SET TASK. Using the listing below, copy exactly the lines from the one containing "seated against the shoulder's end" to the one containing "imported = [obj", both lines included, and no others.

DATA SEGMENT.
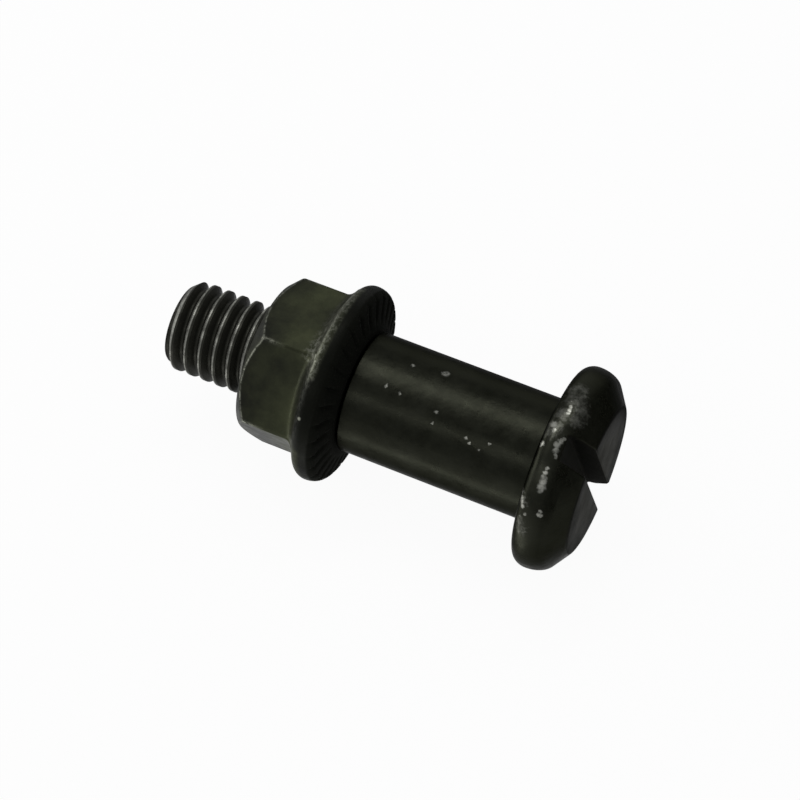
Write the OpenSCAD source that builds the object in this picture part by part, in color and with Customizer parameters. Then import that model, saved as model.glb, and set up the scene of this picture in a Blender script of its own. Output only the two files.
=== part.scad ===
// Lever pivot bolt with its serrated flange nut, in millimetres.
// The bolt lies on its side along X, head towards +X, on the plane z = 0.
// The origin is under the middle of its length.

/* [Shoulder] */
// Diameter of the plain bearing shoulder that the lever turns on
shoulder_d = 8; // [7:0.1:9.5]
// Length of the shoulder, from the head's underside to the nut's seat
shoulder_len = 13; // [8:0.1:30]
// Bevel on the shoulder's end, where the nut seats
shoulder_edge = 0.2; // [0.1:0.05:0.4]
// Fillet under the head
neck_fillet = 0.3; // [0.1:0.05:0.5]

/* [Head] */
// Largest diameter of the head, at its rounded rim
head_d = 13.3; // [12:0.1:20]
// Height of the head
head_h = 3.2; // [3:0.1:6]
// How far inside the rim the flat underside ends
under_in = 0.7; // [0.5:0.05:1]
// Height of the rim's widest line above the underside
rim_z = 0.9; // [0.6:0.05:1.2]
// How far the rim's rounding reaches in from the largest diameter
rim_round = 0.9; // [0.6:0.05:1.2]
// How far inside the rim the rounding meets the shallow cone
cone_in = 0.5; // [0.3:0.05:0.6]
// Height of that line above the underside
cone_z = 2.3; // [1.8:0.05:2.6]
// Diameter of the flat top
head_flat_d = 9.7; // [7:0.1:10.5]
// Width of the screwdriver slot
slot_w = 1.7; // [1.2:0.1:2.6]
// Depth of the slot below the flat top
slot_depth = 1.6; // [1:0.1:1.9]
// Turn of the slot about the bolt's axis
slot_turn = 21.5; // [0:0.5:180]

/* [Thread] */
// Crest diameter of the thread, for M6
thread_d = 6; // [5:0.05:6.6]
// Pitch of the thread
thread_pitch = 1; // [0.75:0.25:1.25]
// Depth of the thread, crest to root
thread_depth = 0.5; // [0.4:0.02:0.66]
// Length from the shoulder's end to the tip
thread_len = 12.7; // [9:0.1:30]
// Length of the plain relief next to the shoulder
relief_len = 1; // [0.6:0.1:2]
// Height of the bevel on the tip
tip_bevel = 0.6; // [0.3:0.05:1]
// Turn of the thread's start about the axis
thread_turn = 230; // [0:1:360]
// Straight facets in one turn of the thread
thread_facets = 24; // [18:1:30]

/* [Nut] */
// Size across the nut's flats
nut_af = 10; // [9.6:0.1:11]
// Height of the nut, flange and all
nut_h = 6.4; // [5:0.1:9]
// Turn of the hexagon about the axis
nut_turn = 22.5; // [0:0.5:60]
// Height of the bevel on the hexagon's outer corners
nut_bevel = 0.9; // [0.3:0.05:1.2]
// Largest diameter of the flange
flange_d = 13.1; // [12.9:0.1:16]
// How far inside the flange's rim its bearing face ends and starts to round
bearing_in = 0.6; // [0.4:0.05:1]
// How far the toothed face falls back from the seat by then
bearing_drop = 0.35; // [0.1:0.05:0.5]
// Distance from the seat to the flange's widest line
flange_rim_z = 1.3; // [1:0.05:1.5]
// How far inside the flange's rim its rounding meets the cone
flange_cone_in = 0.25; // [0.2:0.05:0.4]
// Distance from the seat to that line
flange_cone_z = 1.85; // [1.6:0.05:2.1]
// Distance from the seat to where the cone meets the hexagon's flats
flange_top_z = 2.4; // [2.3:0.05:3]
// Radial gap between the nut's bore and the thread's crests
bore_clearance = 0.08; // [0.03:0.01:0.1]
// Bevel at both ends of the nut's bore
bore_bevel = 0.4; // [0.1:0.05:0.6]
// Number of teeth on the bearing face
teeth = 30; // [24:1:36]
// Width of the notch between two teeth
notch_w = 0.5; // [0.3:0.05:0.8]
// Depth of the notches
notch_depth = 0.2; // [0.1:0.05:0.35]
// Width of the smooth ring between the shoulder and the teeth
seat_ring = 0.3; // [0.1:0.05:0.6]

/* [Hidden] */
$fn = 96;
// How far cutters reach past the metal that they cut
cut = 0.5;
// How far the relief lies below the thread's root
relief_under = 0.05;
// Where the helix begins, above the plane of the tip
helix_lead = 0.15;
// Shares of the pitch that the crest and the root take
crest_share = 0.25;
root_share = 0.2;
// Overlap of the flange's core with the hexagon, inside its flats
core_inset = 0.4;
// Gap from the seat ring's edge to a notch, and the cutter's height above the face
notch_start = 0.1;
notch_above = 0.2;
rim_steps = 8;
fillet_steps = 4;
shoulder_r = shoulder_d / 2;
head_r = head_d / 2;
under_r = head_r - under_in;
cone_r = head_r - cone_in;
flange_r = flange_d / 2;
bearing_r = flange_r - bearing_in;
flange_cone_r = flange_r - flange_cone_in;
thread_r = thread_d / 2;
root_r = thread_r - thread_depth;
relief_r = root_r - relief_under;
bore_r = thread_r + bore_clearance;
seat_r = shoulder_r + seat_ring;
axis_height = max(head_r, flange_r);
centre_shift = (thread_len - shoulder_len - head_h) / 2;

// Points [r, z] of an elliptical arc about [r0, z0], from angle t0 to t1
function arc(r0, z0, half_r, half_z, t0, t1, steps) = [
    for (i = [0:steps])
        let (t = t0 + (t1 - t0) * i / steps)
            [r0 + half_r * cos(t), z0 + half_z * sin(t)]
];

// A rounded rim: quarter ellipse out to the widest line, then part of one up to the cone
function rim(low_r, low_z, wide_r, wide_z, round_r, end_r, end_z) =
    let (
        top_t = acos((end_r - wide_r + round_r) / round_r),
        half_z = (end_z - wide_z) / sin(top_t)
    )
    concat(
        arc(low_r, wide_z, wide_r - low_r, wide_z - low_z, -90, 0, rim_steps),
        [for (i = [1:rim_steps])
            arc(wide_r - round_r, wide_z, round_r, half_z, 0, top_t, rim_steps)[i]]
    );

// Stands the bolt's own axis, head up, along X
module laid_down() {
    translate([centre_shift, 0, axis_height])
        rotate([0, 90, 0])
            children();
}

// Head, shoulder and relief turned as one piece
module turned_body() {
    head_outline = [
        for (p = rim(under_r, 0, head_r, rim_z, rim_round, cone_r, cone_z))
            [p[0], p[1] + shoulder_len]
    ];
    rotate_extrude()
        polygon(concat(
            [[0, -relief_len - cut], [relief_r, -relief_len - cut], [relief_r, 0]],
            [[shoulder_r - shoulder_edge, 0], [shoulder_r, shoulder_edge]],
            arc(shoulder_r + neck_fillet, shoulder_len - neck_fillet,
                neck_fillet, neck_fillet, 180, 90, fillet_steps),
            head_outline,
            [[head_flat_d / 2, shoulder_len + head_h], [0, shoulder_len + head_h]]
        ));
}

// Screwdriver slot, cut right across the head
module slot() {
    rotate([0, 0, slot_turn])
        translate([-head_d, -slot_w / 2, shoulder_len + head_h - slot_depth])
            cube([2 * head_d, slot_w, slot_depth + cut]);
}

// Right-hand helical thread on its core, as one closed skin.
// Each step of the helix has four points: both ends of the root, both ends of the crest.
module thread() {
    n = thread_facets;
    quarter = n / 4;
    run = thread_len - relief_len;
    steps = floor((run - thread_pitch - 2 * helix_lead) / thread_pitch * n);
    shares = [root_share / 2, 0.5 - crest_share / 2, 0.5 + crest_share / 2, 1 - root_share / 2];
    rises = [0, 1, 1, 0];
    bottom = -thread_len;
    function helix_point(i, k) =
        let (
            z = bottom + helix_lead + thread_pitch * (i / n + shares[k]),
            faded = min(1, i / quarter, (steps - i) / quarter) * thread_depth * rises[k],
            bevelled = max(0, z - bottom) / tip_bevel * thread_depth,
            r = root_r + min(faded, bevelled)
        )
        [r * cos(360 * i / n), r * sin(360 * i / n), z];
    function ring(r, z) = [for (j = [0:n - 1]) [r * cos(360 * j / n), r * sin(360 * j / n), z]];
    function at(i, k) = 4 * i + k;
    low = 4 * (steps + 1);
    high = low + n;
    last = steps % n;
    skin = [
        for (i = [0:steps - 1], k = [0:2])
            [at(i, k), at(i, k + 1), at(i + 1, k + 1), at(i + 1, k)]
    ];
    roots = [
        for (i = [0:steps - 1 - n])
            [at(i, 3), at(i + n, 0), at(i + 1 + n, 0), at(i + 1, 3)]
    ];
    low_skirt = [for (j = [0:n - 2]) [low + j, at(j, 0), at(j + 1, 0), low + j + 1]];
    low_seam = [
        [low + n - 1, at(n - 1, 0), low],
        [low, at(n - 1, 0), at(0, 0)],
        [at(0, 0), at(n - 1, 0), at(0, 1)],
        [at(0, 1), at(n - 1, 0), at(0, 2)],
        [at(0, 2), at(n - 1, 0), at(0, 3)],
        [at(0, 3), at(n - 1, 0), at(n, 0)]
    ];
    high_skirt = [
        for (i = [steps - n + 1:steps - 1])
            [at(i, 3), high + i % n, high + (i + 1) % n, at(i + 1, 3)]
    ];
    apex = at(steps - n + 1, 3);
    high_seam = [
        [apex, at(steps - n, 3), at(steps, 0)],
        [apex, at(steps, 0), at(steps, 1)],
        [apex, at(steps, 1), at(steps, 2)],
        [apex, at(steps, 2), at(steps, 3)],
        [apex, at(steps, 3), high + last],
        [apex, high + last, high + (last + 1) % n]
    ];
    ends = [[for (j = [0:n - 1]) low + j], [for (j = [n - 1:-1:0]) high + j]];
    rotate([0, 0, thread_turn])
        polyhedron(
            points = concat(
                [for (i = [0:steps], k = [0:3]) helix_point(i, k)],
                ring(root_r, bottom),
                ring(root_r, -relief_len)
            ),
            faces = concat(skin, roots, low_skirt, low_seam, high_skirt, high_seam, ends),
            convexity = 10
        );
}

// One-piece slotted bolt: head, plain shoulder and thread
module bolt() {
    color([0.11, 0.115, 0.09])
        laid_down() {
            difference() {
                turned_body();
                slot();
            }
            thread();
        }
}

// Flange, from the bearing face to the hexagon, and the core inside the hexagon
module flange_body() {
    outline = rim(bearing_r, bearing_drop, flange_r, flange_rim_z,
        bearing_in, flange_cone_r, flange_cone_z);
    slope = (flange_top_z - flange_cone_z) / (flange_cone_r - nut_af / 2);
    core_z = flange_top_z + core_inset * slope;
    mirror([0, 0, 1])
        rotate_extrude()
            polygon(concat(
                [[0, 0], [seat_r, 0]],
                outline,
                [[nut_af / 2 - core_inset, core_z], [0, core_z]]
            ));
}

// Hexagon with its outer corners turned off at forty-five degrees
module hexagon() {
    corner_r = nut_af / 2 / cos(30);
    intersection() {
        rotate([0, 0, nut_turn])
            translate([0, 0, -nut_h])
                cylinder(h = nut_h - flange_cone_z, r = corner_r, $fn = 6);
        mirror([0, 0, 1])
            rotate_extrude()
                polygon([
                    [0, 0], [corner_r + cut, 0], [corner_r + cut, nut_h - nut_bevel - cut],
                    [corner_r - nut_bevel, nut_h], [0, nut_h]
                ]);
    }
}

// Notches between the ratchet teeth, each with a steep side and a ramp.
// They start at the smooth seat ring and follow the face as it falls back to the rim.
module tooth_cuts() {
    fall = atan(bearing_drop / (bearing_r - seat_r));
    for (i = [0:teeth - 1])
        rotate([0, 0, 360 * i / teeth])
            translate([seat_r, 0, 0])
                rotate([0, fall, 0])
                    translate([notch_start, 0, 0])
                        rotate([90, 0, 90])
                            linear_extrude(height = flange_r)
                                polygon([
                                    [0, notch_above], [0, -notch_depth],
                                    [notch_w * (1 + notch_above / notch_depth), notch_above]
                                ]);
}

// Bore that clears the thread, bevelled at both ends
module bore() {
    rotate_extrude()
        polygon([
            [0, cut], [bore_r + bore_bevel, cut], [bore_r + bore_bevel, 0],
            [bore_r, -bore_bevel], [bore_r, -nut_h + bore_bevel],
            [bore_r + bore_bevel, -nut_h], [bore_r + bore_bevel, -nut_h - cut],
            [0, -nut_h - cut]
        ]);
}

// Hexagon nut with a flange in one piece, seated against the shoulder's end
module flange_nut() {
    color([0.17, 0.175, 0.14])
        laid_down()
            difference() {
                union() {
                    flange_body();
                    hexagon();
                }
                tooth_cuts();
                bore();
            }
}

bolt();
flange_nut();
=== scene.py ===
# %% [markdown]
# # A lever pivot bolt in blackened steel
# The real object is what a hand lever turns on. A slotted bolt has a plain shoulder for the
# lever's hub, and a toothed flange nut clamps it to the bracket. It lies on its side here,
# on the rims of its head and of the nut's flange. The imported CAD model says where
# everything is, so it is loaded first and never moved.

# %% Load the fixed frame
import math

import bmesh
import bpy
import numpy as np
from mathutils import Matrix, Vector


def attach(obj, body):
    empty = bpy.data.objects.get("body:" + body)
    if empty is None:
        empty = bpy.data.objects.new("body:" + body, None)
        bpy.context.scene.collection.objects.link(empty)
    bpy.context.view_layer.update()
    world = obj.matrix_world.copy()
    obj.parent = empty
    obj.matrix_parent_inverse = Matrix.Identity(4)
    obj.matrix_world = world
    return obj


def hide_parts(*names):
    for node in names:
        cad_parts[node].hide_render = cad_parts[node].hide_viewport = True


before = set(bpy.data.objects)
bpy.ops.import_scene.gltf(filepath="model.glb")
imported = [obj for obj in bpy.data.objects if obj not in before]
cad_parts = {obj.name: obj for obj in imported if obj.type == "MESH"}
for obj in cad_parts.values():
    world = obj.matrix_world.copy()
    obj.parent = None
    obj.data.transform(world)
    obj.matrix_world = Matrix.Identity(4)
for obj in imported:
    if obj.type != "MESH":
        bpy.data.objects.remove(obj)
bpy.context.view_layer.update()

# %% [markdown]
# ## The bolt's own axes
# Every turned form has one axis, which runs along X at the height of the larger rim. It is
# simplest to model each piece about the X axis through the origin, in millimetres, and to
# lift the finished mesh by that height. Places along the bolt are the CAD model's own x.

# %% Sizes shared by the pieces, in millimetres
MM = 0.001
AXIS_HEIGHT = 6.65
SEAT_X = -1.75           # the nut sits against the shoulder's end here
SHOULDER_R = 4.0
UNDERSIDE_X = 11.25      # the head's underside
TOP_X = 14.45            # the head's flat top
TIP_X = -14.45           # the thread's tip
PITCH = 1.0
CREST_R = 3.0
ROOT_R = 2.5
RELIEF_R = 2.45
RELIEF_X = SEAT_X - 1.0  # the relief groove ends here, and the thread begins
print(f"the bolt is {TOP_X - TIP_X:.1f} mm long, and its axis is {AXIS_HEIGHT} mm up")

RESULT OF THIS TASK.
// Hexagon nut with a flange in one piece, seated against the shoulder's end
module flange_nut() {
    color([0.17, 0.175, 0.14])
        laid_down()
            difference() {
                union() {
                    flange_body();
                    hexagon();
                }
                tooth_cuts();
                bore();
            }
}

bolt();
flange_nut();
=== scene.py ===
# %% [markdown]
# # A lever pivot bolt in blackened steel
# The real object is what a hand lever turns on. A slotted bolt has a plain shoulder for the
# lever's hub, and a toothed flange nut clamps it to the bracket. It lies on its side here,
# on the rims of its head and of the nut's flange. The imported CAD model says where
# everything is, so it is loaded first and never moved.

# %% Load the fixed frame
import math

import bmesh
import bpy
import numpy as np
from mathutils import Matrix, Vector


def attach(obj, body):
    empty = bpy.data.objects.get("body:" + body)
    if empty is None:
        empty = bpy.data.objects.new("body:" + body, None)
        bpy.context.scene.collection.objects.link(empty)
    bpy.context.view_layer.update()
    world = obj.matrix_world.copy()
    obj.parent = empty
    obj.matrix_parent_inverse = Matrix.Identity(4)
    obj.matrix_world = world
    return obj


def hide_parts(*names):
    for node in names:
        cad_parts[node].hide_render = cad_parts[node].hide_viewport = True


before = set(bpy.data.objects)
bpy.ops.import_scene.gltf(filepath="model.glb")
imported = [obj for obj in bpy.data.objects if obj not in before]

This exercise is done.